They’re curled. There should be 365 jingles on a dress
representing the days of the year and 7 rows on a dress for the 4
directions, for the sky, Earth and for, you know, the spirit
inside.
There is a basic step but then everybody has their
own originality and they come up with their, you know, own style
and it’s basically to really look graceful and try and do
intricate footwork and, of course, to raise your fan during the
honor beats and, of course, to stop
when the drum stops, the last beat, and you
try and make your outfit, you know, original.
I
like to dance. It makes you feel good and you also dance to make other
people feel good and there might be people who feel sick or their spirits
are low so you try and dance to make people happy and feel good.
Fancy
Shawl
BOYE
LADD:
Next we have the fancy shawl dance which was created
in the early 1960’s. This
is basically when women’s lib came to Indian country when women
start copying, utilizing motions and actions of many of the
younger men such as the fancy dance. By draping a shawl over their
shoulders, they would use this fringe as a way to, again, catch
the judge’s eye but also use it as an extension of their body to
express their story, much like you would see a butterfly, an eagle
as it flies through the heavens.
Fancy
Dance
BOYE
LADD: The men’s fancy
dance was created as
a result, a direct result of a lot of the Buffalo Bill Wild West
Shows that toured overseas.

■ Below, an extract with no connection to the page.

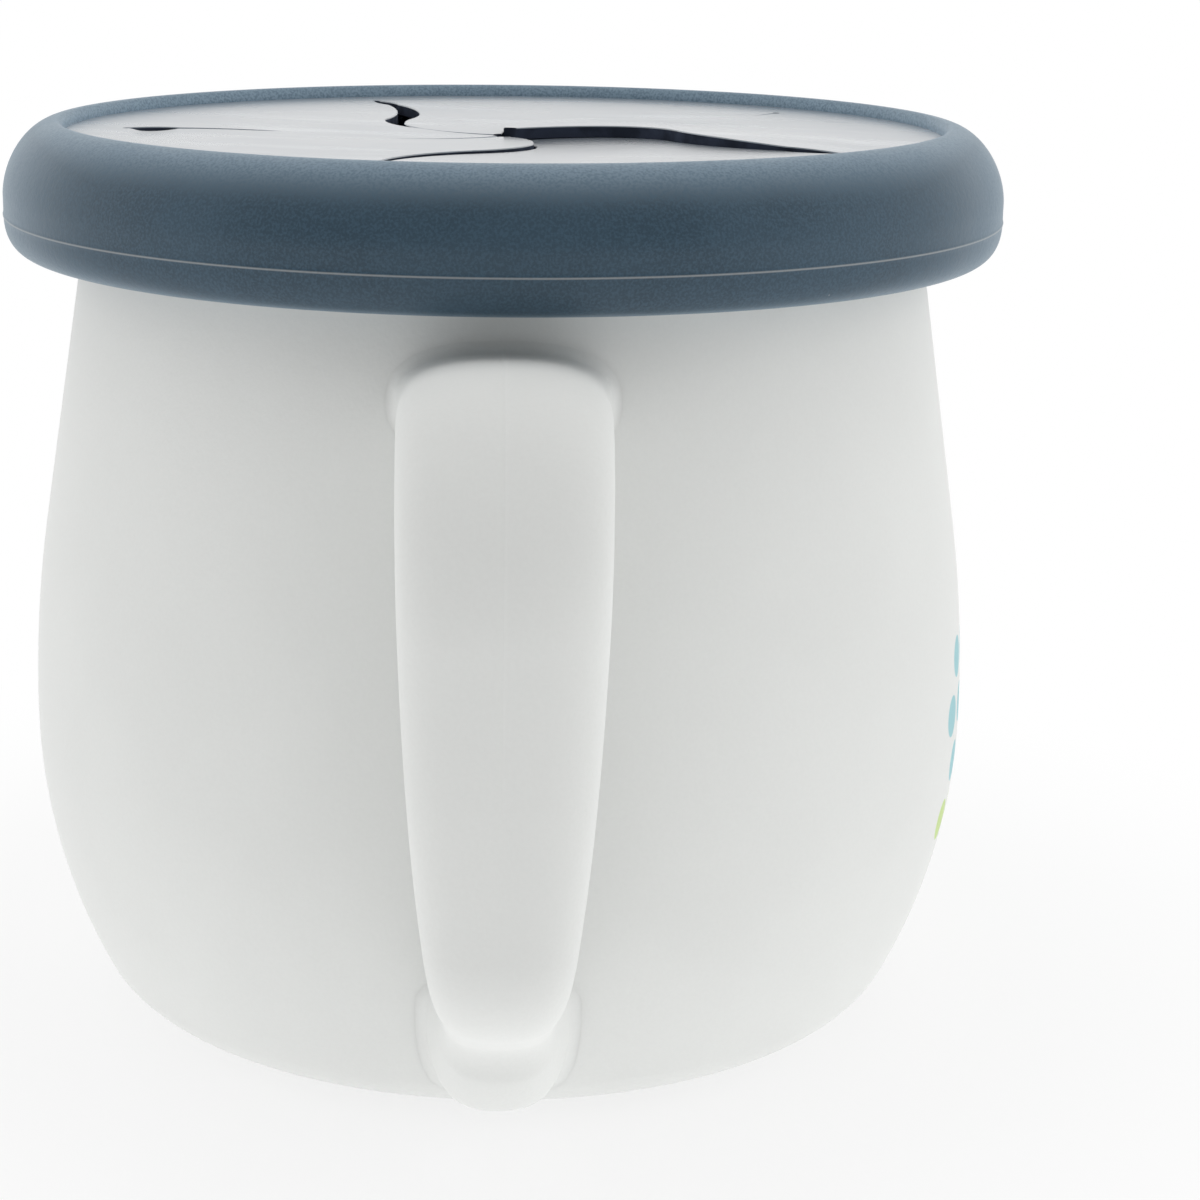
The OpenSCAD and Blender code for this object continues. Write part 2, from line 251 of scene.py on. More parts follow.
class SnackCupStage(bpy.types.PropertyGroup):
    """Camera, floor and lamps. Light is 1 where a white card facing it would look white."""

    aim_z: length(36.8, "Height that the camera looks at")
    distance: length(250, "Distance from the camera to its aim")
    elevation: angle(15.28, "Height of the camera above the horizon")
    azimuth: angle(0.28, "Turn of the camera about the axis, away from straight in front of the handle")
    roll: number(0.0092, "Turn of the camera about its view, in radians")
    lens: number(78.66, "Focal length in millimetres")
    shift_x: number(0.08375, "Sideways shift of the picture")
    floor_size: length(12000, "Side of the floor")
    front_sky: number(0.24, "Light from the camera's side")
    high_sky: number(0.75, "What that light gains higher up")
    back_sky: number(0.66, "Light from behind the object")
    front_mirror: number(0.2, "The camera's side as gloss sees it")
    floor_glow: number(0.7, "Share of the floor's light that is its own")
    floor_level: number(1.42, "Brightness of the lit floor as light")
    left_level: number(0.95, "Brightness of the left lamp")
    right_level: number(1.28, "Brightness of the right lamp")
    top_level: number(0.85, "Brightness of the top lamp")
    back_level: number(0.6, "Brightness of the back lamp")


class SnackCupSettings(bpy.types.PropertyGroup):
    """All settings of the snack cup."""

    body: PointerProperty(type=SnackCupBody)
    handle: PointerProperty(type=SnackCupHandle)
    lid: PointerProperty(type=SnackCupLid)
    flaps: PointerProperty(type=SnackCupFlaps)
    finish: PointerProperty(type=SnackCupFinish)
    stage: PointerProperty(type=SnackCupStage)


# ---------------------------------------------------------------- surfaces


def grid_quads(rows, cols, wrap_rows=False, wrap_cols=False):
    """Four-sided faces of a grid of points stored row by row; a wrapped direction joins last to first."""
    r = np.arange(rows if wrap_rows else rows - 1)[:, None]
    c = np.arange(cols if wrap_cols else cols - 1)[None, :]
    r_next, c_next = (r + 1) % rows, (c + 1) % cols
    corners = (r * cols + c, r * cols + c_next, r_next * cols + c_next, r_next * cols + c)
    return np.stack(np.broadcast_arrays(*corners), -1).reshape(-1, 4)


def fan(pole, ring, turned):
    """Triangles from one pole to a closed ring of point numbers."""
    after = np.roll(ring, -1)
    first, second = (after, ring) if turned else (ring, after)
    return np.stack([np.full(len(ring), pole), first, second], -1)


def capped_tube(grid, poles):
    """Points and faces of a tube of closed rings, each end closed by triangles to a pole."""
    rows, cols = grid.shape[:2]
    count = rows * cols
    ring = np.arange(cols)
    triangles = np.concatenate([fan(count, ring, True), fan(count + 1, count - cols + ring, False)])
    return np.concatenate([grid.reshape(-1, 3), poles]), grid_quads(rows, cols, wrap_cols=True), triangles


def make_piece(name, points, quads, triangles=None, sharp=None):
    """Puts points and faces into a new mesh object, smooth but for edges sharper than the angle sharp."""
    triangles = np.zeros((0, 3), int) if triangles is None else triangles
    corners = np.concatenate([quads.ravel(), triangles.ravel()]).astype(np.int32)
    starts = np.concatenate([np.arange(len(quads)) * 4, len(quads) * 4 + np.arange(len(triangles)) * 3])
    mesh = bpy.data.meshes.new(name)
    mesh.vertices.add(len(points))
    mesh.vertices.foreach_set("co", points.astype(np.float32).ravel())
    mesh.loops.add(len(corners))
    mesh.loops.foreach_set("vertex_index", corners)
    mesh.polygons.add(len(starts))
    mesh.polygons.foreach_set("loop_start", starts.astype(np.int32))
    mesh.update(calc_edges=True)
    mesh.shade_smooth()
    if sharp is not None:
        mesh.set_sharp_from_angle(angle=sharp)
    if mesh.validate():
        raise RuntimeError(f"{name} has faces that aren't valid")
    piece = bpy.data.objects.new(name, mesh)
    bpy.context.scene.collection.objects.link(piece)
    return piece


def revolve(name, profile, turns, closed, start=0.0, sharp=None):
    """Surface of revolution: (r cos a, r sin a, z) for each profile point (r, z) and each of the angles a.

    A closed profile is a ring that goes round its solid anticlockwise. An open one starts and ends on the
    axis, and its two end points become poles.
    """
    a = start + 2 * np.pi * np.arange(turns) / turns
    rows = profile if closed else profile[1:-1]
    r, z = rows[:, :1], rows[:, 1:]
    grid = np.stack([r * np.cos(a), r * np.sin(a), np.broadcast_to(z, (len(rows), turns))], -1)
    if closed:
        quads = grid_quads(len(rows), turns, wrap_rows=True, wrap_cols=True)
        return make_piece(name, grid.reshape(-1, 3), quads, sharp=sharp)
    poles = np.array([[0, 0, profile[0, 1]], [0, 0, profile[-1, 1]]])
    return make_piece(name, *capped_tube(grid, poles), sharp)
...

And searching for
something that was more spectacular, they started adding
more and more feathers.
JOHNNY
WHITECLOUD: Iit was
like the Buffalo Bill Wild West Show and Indians would come out
and chase the stagecoach and there’d be a fight between the
cavalry and the Indians. And the Indians would get off their
horses and dance, and the more that they danced fancy the more the
crowd liked it from the traditional steps.
Fancy dance is anything
goes, and there’s two sets of bustles. One set of bustles here,
one set of bustles here, and they go for fanciness -
anything that’s shiny and glimmering and fantastic. It’s
a free-for-all. Once you get the basic steps down
and you get your footwork then you come up with your own
style.
BOYE
LADD: Fancy
dance exemplifies speed, agility, degree of difficulty, the color.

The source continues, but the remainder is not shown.